Another important discussion within Social Security reform is understanding how well the program adjusts to inflation. The cost-of-living adjustment (COLA) represents an annual boost in Social Security payouts to keep up with inflation. However, Gilbert expressed skepticism about how much COLA actually keeps up with inflation.

“The COLA calculation is also amendable by Congress, which enables them to calculate a COLA that is not in line with actual inflation,” Gilbert said.

In the history of Social Security, there have been three years with no COLA increase: 2009, 2010 and 2015.

As the program exists, there is an incentive to depress COLA’s rate relative to inflation.

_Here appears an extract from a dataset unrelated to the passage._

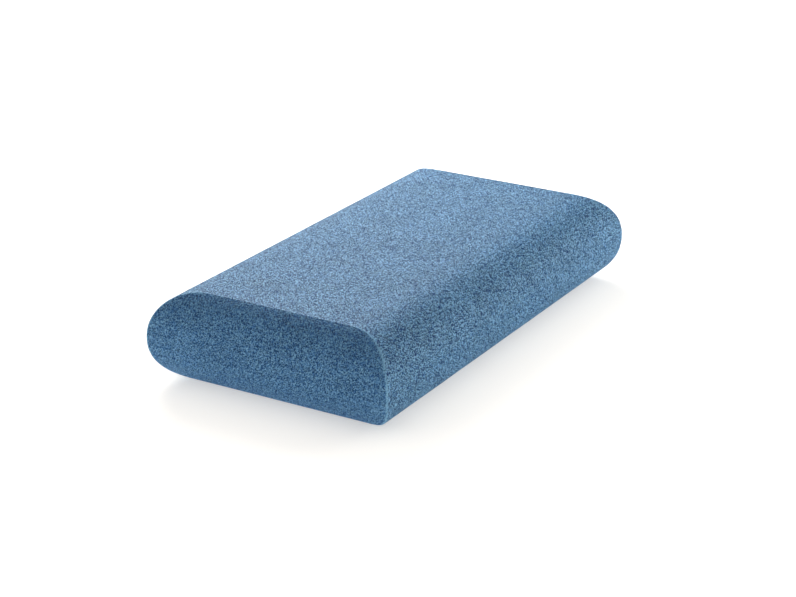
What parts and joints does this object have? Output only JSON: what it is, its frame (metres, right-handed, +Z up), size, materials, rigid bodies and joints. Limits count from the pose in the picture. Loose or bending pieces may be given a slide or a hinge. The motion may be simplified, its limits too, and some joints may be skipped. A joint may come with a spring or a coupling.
{
  "type": "bed pillow",
  "caption": "Rectangular bare-foam bed pillow with flat faces, crowned ends and rounded long sides, laminated from a support core between softer comfort layers.",
  "frame": {"origin": "middle of the flat underside, on the surface that the pillow lies on", "axes": "+X along the pillow's length, from one crowned end to the other; +Y across its depth, from one rounded long side to the other; +Z up, through its thickness"},
  "size_m": [0.54, 0.29, 0.1],
  "materials": {
    "comfort_foam": "matte",
    "support_foam": "matte",
    "bond_film": "satin"
  },
  "bodies": {
    "root": {"lower_comfort_layer": "comfort_foam", "lower_bond_film": "bond_film", "support_core": "support_foam", "upper_bond_film": "bond_film", "upper_comfort_layer": "comfort_foam"}
  },
  "joints": []
}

Social Security is already projected to experience significant financial issues in 2035, and a higher COLA only speeds up the process. Meanwhile, presenting an inaccurate COLA number minimizes additional costs to the program, though it may not be enough to keep retirees’ income on pace with inflation.

What Type of Reform Can Address Social Security’s Impending Insolvency?

Gilbert said the current bill moves Social Security’s solvency backward. He also explained how we got here and presented a solution that could strengthen the Social Security program’s financial situation.

“The damage was done in the 1980s, when Congress raided the Social Security accounts and replaced it with ‘I owe me’s’ Treasury bonds that pay an interest from tax dollar revenues,” he explained. “If they had invested like the railroad pension does, we would not be in this mess.”

His plan to fix it includes repealing the Social Security Fairness Act and not offering benefits to those who never paid into the system.

Currently, the Social Security Administration’s eligibility requirements include: working and paying into Social Security via taxes for at least 10 years; eligibility via a current or former spouse’s work and tax payments; or being under age 18, attending high school full time at age 18 or 19, or having a disability.

Gilbert added, “We must also change the investment procedures to match the railroad pension and let actual GDP growth help fund more benefits.”

Investing Social Security funds into assets could make the program more sustainable. It could also boost the stock market, as publicly traded corporations would receive additional capital. Dividend stocks, in particular, offer yields that would help provide Social Security payouts without requiring stock sales.